Social commerce site Polyvore allows people to track fashion and beauty products that are trending online.

Polyvore allows both buyers and brands to create content for its site. Users import content from the web using a Polyvore tool called the clipper tool. This allows people to import clothing, home décor, or other beauty products. These products are combined into a collage using Polyvore’s editor tool. Each item links back to the product’s originating website, which results in hundreds of thousands of clicks to external websites each month, according to Polyvore

Polyvore’s Promoted Trends and Social Shopping

The community that drives the site is composed of “fashionistas and designers,” says the company blog.

A visit to the home page will reveal collages and images that are trending with this community. Categories revolve around fashion, beauty, and home décor. And users can navigate by trends – such as ripped jeans, canvas backpacks, and summer dresses.

Each subcategory drills down into a detailed exploration of the trend, allowing users to discover new products and features that interest them. Since this is a user-created and user-curated site, it offers a more authentic feel than algorithm driven recommendation engines, like Amazon’s. 

This is perhaps one reason the site is so popular with fashionistas: users deliberately drive the content, instead of relying heavily on data. But Polyvore is also an outlet for brands to establish a presence and promote their own products.

Promoted Trends is a recent addition to the site that allows brands to promote their own products. If luxury watches are trending, for instance, then a luxury watch retailer can promote their own products at the top of the feed.

Polyvore’s business model presents value for both its users and businesses who partner with it. Users can find relevant products that interest them, and businesses can promote their products to this community of passionate users.

Though Polyvore’s business model is slightly different from some other social shopping sites, it does share a common core feature: user-driven trends. In Polyvore’s case, users themselves contribute the content. And Polyvore’s algorithms simply aggregate the user-created content into trends.

In each type of social shopping site, users and computers contribute different amounts…

Types of Social Shopping Sites

There are five types of social shopping sites:

1. Group Shopping Sites

Groupon is an example of a group shopping site.
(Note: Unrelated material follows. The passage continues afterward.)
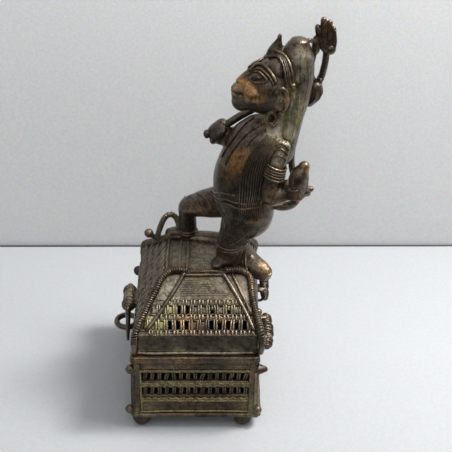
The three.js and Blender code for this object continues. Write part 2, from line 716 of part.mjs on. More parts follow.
const group = new THREE.Group();
group.add(finish('box', boxShape, shiftX, 0x4a4034, 0.5));
group.add(finish('lid_with_figure', castLid, shiftX, 0x4d4233, 0.45));
group.add(finish('hinge_pin_near', hingePin(-HINGE_Y), shiftX, 0x3f372d, 0.5));
group.add(finish('hinge_pin_far', hingePin(HINGE_Y), shiftX, 0x3f372d, 0.5));
group.add(finish('fastening_hook', hook, shiftX, 0x3a332b, 0.5));

export default group;
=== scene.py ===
import math
from functools import partial

import bpy
import numpy as np
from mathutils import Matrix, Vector, noise
from mathutils.bvhtree import BVHTree


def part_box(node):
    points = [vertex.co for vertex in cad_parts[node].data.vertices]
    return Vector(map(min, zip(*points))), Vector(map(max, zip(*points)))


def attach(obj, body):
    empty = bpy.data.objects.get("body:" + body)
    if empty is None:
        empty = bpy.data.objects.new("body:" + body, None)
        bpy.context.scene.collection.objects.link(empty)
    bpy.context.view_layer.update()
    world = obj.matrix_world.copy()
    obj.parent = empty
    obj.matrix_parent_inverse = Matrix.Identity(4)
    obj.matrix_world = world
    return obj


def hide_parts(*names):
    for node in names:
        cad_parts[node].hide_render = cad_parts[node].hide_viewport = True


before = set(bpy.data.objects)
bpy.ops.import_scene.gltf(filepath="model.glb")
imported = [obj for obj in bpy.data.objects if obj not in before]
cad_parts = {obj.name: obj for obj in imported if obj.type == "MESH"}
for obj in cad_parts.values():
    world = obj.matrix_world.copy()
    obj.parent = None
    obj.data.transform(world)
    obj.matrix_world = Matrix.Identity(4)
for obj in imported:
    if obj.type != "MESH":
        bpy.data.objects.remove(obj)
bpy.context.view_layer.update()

WAX_SEED = 3
noise.seed_set(WAX_SEED)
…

This type of site encourages people to buy together to receive discounts and wholesale rates.

2. Shopping Communities

These are user-driven communities where people discuss and share information about products.

3. Recommendation Engines

A recommendation engine is one of the major driving forces in the ecommerce world.

Amazon’s recommended products, YouTube’s recommended videos, and ad retargeting are examples of recommendation algorithms at work.

These algorithms rely on people’s past data, as well as advice from social connections and friends, to generate shopping recommendations.

4. Social Shopping Marketplaces

Polyvore is an example of a social marketplace.

This brings buyers and sellers together under one roof so they can connect and communicate about products.

In this model, the marketplace acts as a discovery engine for buyers and a facilitator for sellers. And, in Polyvore’s case, their Promoted Trends allows them to act as a promotional tool for the sellers.

5. Shared Shopping Mechanisms

These allow shoppers to collaborate on an ad hoc basis with other shoppers and retailers.

IBM calls this “coshopping,” which allows two or more people to shop online simultaneously. One shopper leads, while one or more other shoppers follow.

Trends in Social Shopping

Social shopping is still evolving. And we will continue to see new trends and possibilities emerge as the shopping sites themselves grow.

Different sites focus on different aspects of the social buying experience. Some, like Wanelo, create Pinterest-like boards that people can pin items to. Others add custom browser buttons that let people collect items from across the web.

Yet others, like Luvocracy, also offer rewards for using its services. Luvocracy really encourages the social aspect, by gamifying the rewards system and encouraging shopping based on other members’ recommendations.

Social shopping elements are also used widely by major tech companies and social networks. Google Play’s recommendation system, for instance, highlights your friends’ recommendations and reviews. And this type of social recommendation system is a major part of Facebook’s targeting strategy.

Facebook’s approach to social shopping is, perhaps, the most complex of them all. Since the company has access to so much data, it can incorporate social data in ways that most shopping sites cannot.

But Facebook brings much more to the social shopping table. With the company’s recent acquisition of The Find, for instance, it can integrate local retail information along with its repertoire of personalized targeting data, from personal interests to friends’ recommendations.


Social shopping will undoubtedly keep growing over time. After all, it’s common knowledge in the marketing world that people value their friends’ opinions over the opinions of algorithms.